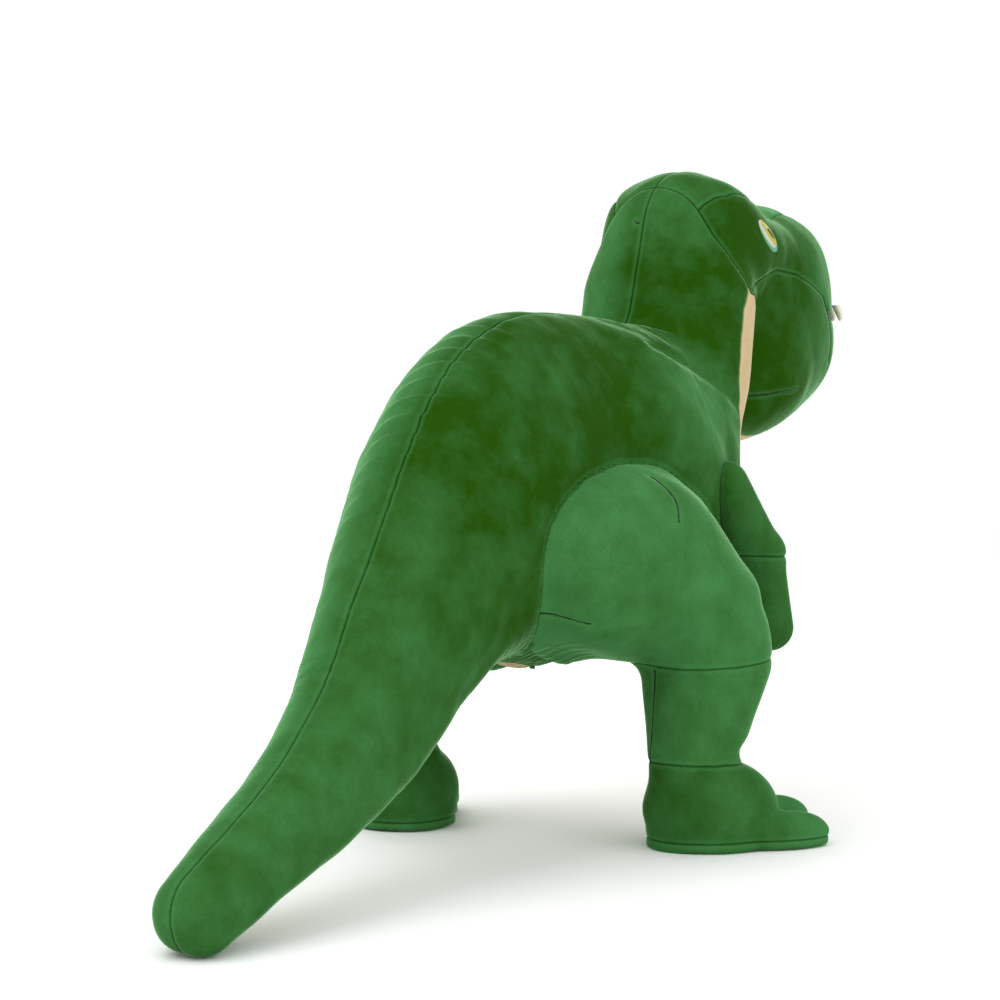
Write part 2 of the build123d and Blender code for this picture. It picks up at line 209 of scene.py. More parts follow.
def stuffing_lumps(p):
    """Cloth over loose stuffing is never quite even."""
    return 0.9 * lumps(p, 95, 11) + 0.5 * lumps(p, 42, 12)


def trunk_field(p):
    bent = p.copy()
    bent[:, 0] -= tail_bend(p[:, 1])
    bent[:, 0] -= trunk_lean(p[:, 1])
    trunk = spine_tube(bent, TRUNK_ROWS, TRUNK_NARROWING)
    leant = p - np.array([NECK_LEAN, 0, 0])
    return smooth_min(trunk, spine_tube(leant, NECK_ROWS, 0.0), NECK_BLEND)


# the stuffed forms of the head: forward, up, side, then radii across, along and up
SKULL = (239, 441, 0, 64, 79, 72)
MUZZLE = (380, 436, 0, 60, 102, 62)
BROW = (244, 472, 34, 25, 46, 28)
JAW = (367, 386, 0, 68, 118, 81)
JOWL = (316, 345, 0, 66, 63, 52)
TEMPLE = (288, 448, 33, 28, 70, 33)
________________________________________
> _Stated exercise_
Please write out exactly the lines from the start of the data through the line that contains "return 0.9 *", both ends included, and nothing else.

> _Solution for this problem_
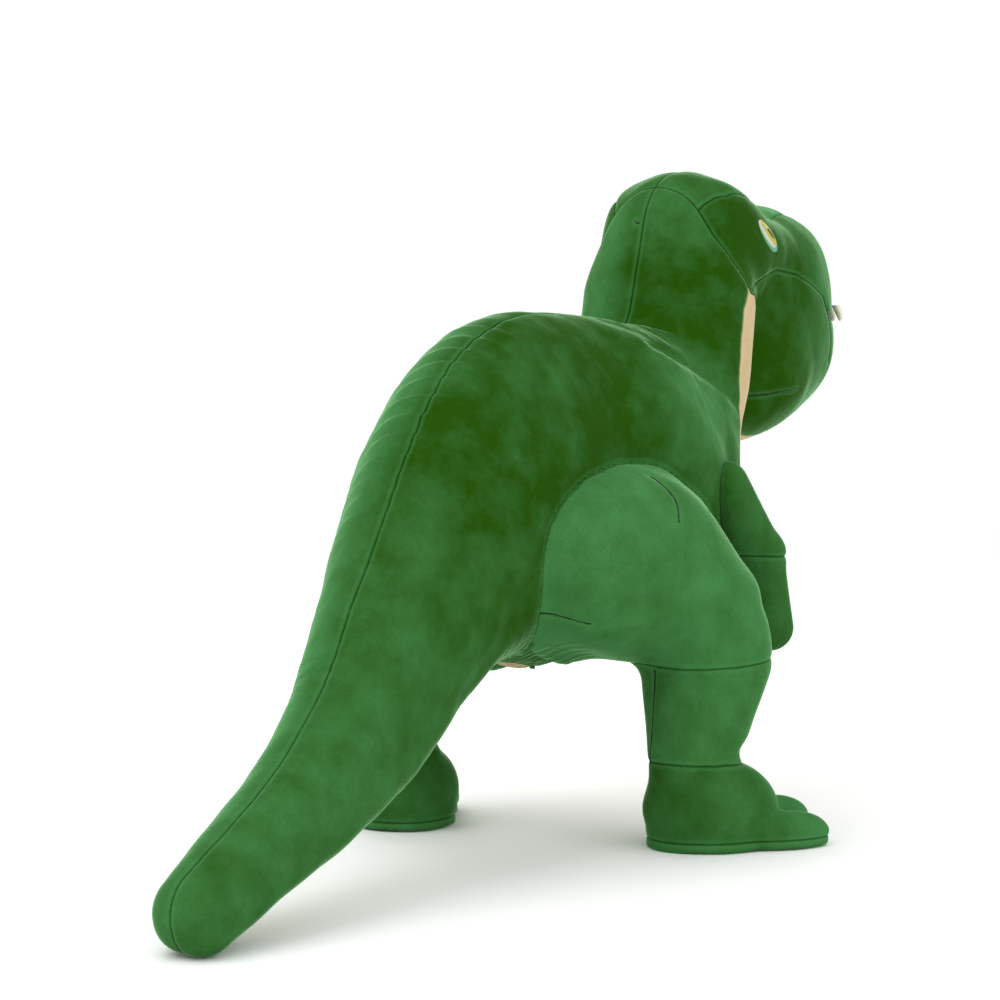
Write part 2 of the build123d and Blender code for this picture. It picks up at line 209 of scene.py. More parts follow.
def stuffing_lumps(p):
    """Cloth over loose stuffing is never quite even."""
    return 0.9 * lumps(p, 95, 11) + 0.5 * lumps(p, 42, 12)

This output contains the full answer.